Стойка — основа в боксе. Если она естественна, боксер ощущает себя свободно и уверенно, если же она не отвечает его физическим особенностям, он чувствует себя скованно, будто в одежде с чужого плеча. К ней нельзя прилаживаться, ее нужно прилаживать к себе. Потому-то на большом ринге не найти двух противников с одинаковой стойкой; у одних, как у Королева, она открытая, у других, как у Щербакова, наоборот, собранная, у третьих — высокая, с откинутым назад корпусом, у четвертых — низкая, с выдвинутым вперед туловищем; словом, у каждого та, какая ему удобнее. Стойка — это часть индивидуальности боксера, по ней можно определить манеру, в которой он привык работать. И если сказать о нем лишь то, что он, положим, боксирует в правосторонней стойке, — это означало бы не сказать о нем ровно ничего.
Я продолжал тренироваться в своей обычной манере и менять ничего не стал. Забот хватало и без того. Близился час главного испытания — критический час расплаты за легкомыслие и вместе с тем величайшего торжества; он, по сути, дал ответ на все иксы и игреки моей будущей боксерской карьеры. Я имею в виду свой пятнадцатый бой — бой с Николаем Королевым.
Это произошло 18 ноября 1947 года в Риге.
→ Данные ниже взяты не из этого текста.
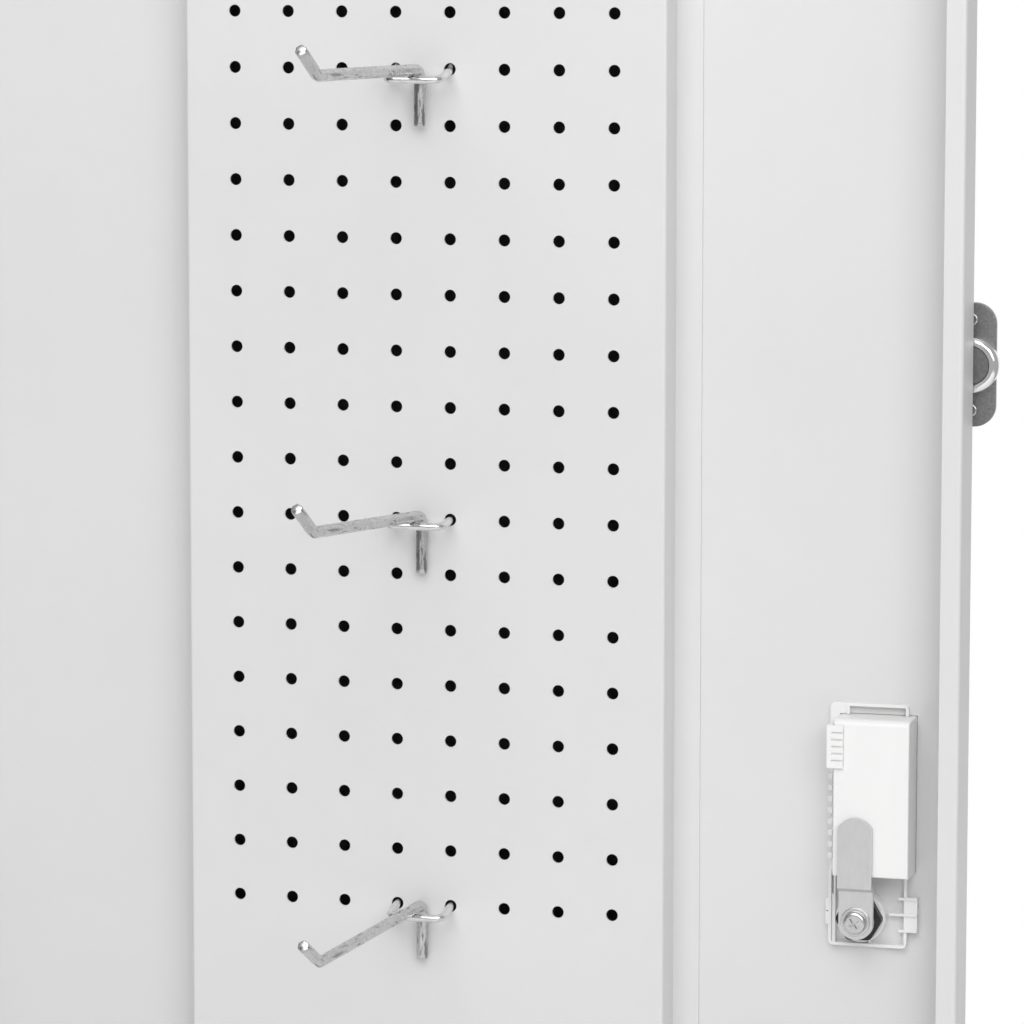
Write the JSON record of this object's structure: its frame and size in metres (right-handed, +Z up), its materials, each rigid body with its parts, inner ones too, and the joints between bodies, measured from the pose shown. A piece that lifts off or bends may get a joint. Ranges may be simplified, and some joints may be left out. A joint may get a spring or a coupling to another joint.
{
  "type": "pegboard tool wall",
  "caption": "Steel cabinet door whose inner side carries a perforated tool panel with lift-out hooks, a moulded finger recess with a cam lock, butt hinges and an edge catch.",
  "frame": {"origin": "middle of the lower hinge's cabinet-side screw holes, on the face that lies against the cabinet", "axes": "+X from the hinge edge to the free edge, +Z up, the pegboard faces -Y; the cabinet leaves stand 90 degrees from the closed position"},
  "size_m": [0.5361, 0.2093, 0.69],
  "materials": {
    "door_paint": "light grey powder coat, fine orange peel, satin",
    "panel_paint": "light grey powder coat, satin",
    "hook_zinc": "bright zinc plate with drawing marks and scuffs",
    "white_plastic": "moulded white plastic, fine satin",
    "cam_steel": "stamped steel, zinc plated, satin",
    "screw_zinc": "bright zinc plate",
    "lock_chrome": "nickel plated die casting",
    "nut_dark": "blackened steel",
    "wafer_brass": "stamped brass",
    "hinge_steel": "light grey powder coat over steel",
    "hinge_pin_steel": "ground steel",
    "plain_steel": "mill finish steel",
    "cup_chrome": "bright chrome plate",
    "magnet_ferrite": "ground ferrite",
    "catch_dark_steel": "black nickel plated steel, satin",
    "catch_screw_dark": "black nickel plated"
  },
  "bodies": {
    "cabinet_side": {"hinge_lower_cabinet_leaf": "hinge_steel", "hinge_lower_pin": "hinge_pin_steel", "hinge_upper_cabinet_leaf": "hinge_steel", "hinge_upper_pin": "hinge_pin_steel"},
    "door": {"door_pan": "door_paint", "pegboard_panel": "panel_paint", "hinge_lower_door_leaf": "hinge_steel", "hinge_upper_door_leaf": "hinge_steel", "hinge_backing_plates": "plain_steel", "hinge_screws": "screw_zinc", "handle_recess": "white_plastic", "handle_back_frame": "white_plastic", "handle_snap_strip": "white_plastic", "lock_collar": "white_plastic", "lock_barrel": "lock_chrome", "lock_nut": "nut_dark", "catch_cup": "cup_chrome", "catch_magnet": "magnet_ferrite", "catch_plate": "catch_dark_steel", "catch_bracket": "door_paint", "catch_screws": "catch_screw_dark"},
    "hook_top": {"hook_top_arm": "hook_zinc", "hook_top_staple": "hook_zinc"},
    "hook_middle": {"hook_middle_arm": "hook_zinc", "hook_middle_staple": "hook_zinc"},
    "hook_bottom": {"hook_bottom_arm": "hook_zinc", "hook_bottom_staple": "hook_zinc"},
    "lock_rotor": {"lock_plug": "lock_chrome", "lock_wafers": "wafer_brass", "lock_cam": "cam_steel", "lock_washer": "screw_zinc", "lock_cam_screw": "screw_zinc"}
  },
  "joints": [
    {"name": "door_swing", "type": "hinge", "parent": "cabinet_side", "child": "door", "pos_m": [0.016, -0.0026, 0.265], "axis": [0, 0, 1], "range_deg": [-90, 90]},
    {"name": "hook_top_tilt", "type": "hinge", "parent": "door", "child": "hook_top", "pos_m": [0.2666, -0.03124, 0.43696], "axis": [-1, 0, 0], "range_deg": [0, 75]},
    {"name": "hook_middle_tilt", "type": "hinge", "parent": "door", "child": "hook_middle", "pos_m": [0.2666, -0.02843, 0.23485], "axis": [-1, 0, 0], "range_deg": [0, 75]},
    {"name": "hook_bottom_tilt", "type": "hinge", "parent": "door", "child": "hook_bottom", "pos_m": [0.2666, -0.02924, 0.05691], "axis": [-1, 0, 0], "range_deg": [0, 65]},
    {"name": "lock_turn", "type": "hinge", "parent": "door", "child": "lock_rotor", "pos_m": [0.4672, -0.0222, 0.0517], "axis": [0, -1, 0], "range_deg": [0, 90]}
  ]
}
Я знал, что мне предстоит, знал, что немало тяжеловесов, однажды испытав на себе сокрушительные удары абсолютного чемпиона страны, навсегда отказывались от дальнейших с ним встреч. Имя Королева наводило на многих трепет; оно и притягивало и вместе с тем отпугивало. Большинство своих боев он кончал досрочно, нокаутом, и часто — в первые же минуты. Противники его нередко проигрывали еще до первого удара гонга, выходя на ринг психологически сломленными. Гипноз его имени был неотразим. Если Навасардов и Линнамяги, входившие вместе с ним в первую тройку тяжеловесов, действительно были великолепными боксерами, то для Королева это определение не годилось. Королев был не просто великолепным боксером, он был великим. Тот, кто хоть раз встречался с ним на ринге, понимает, что я имею в виду.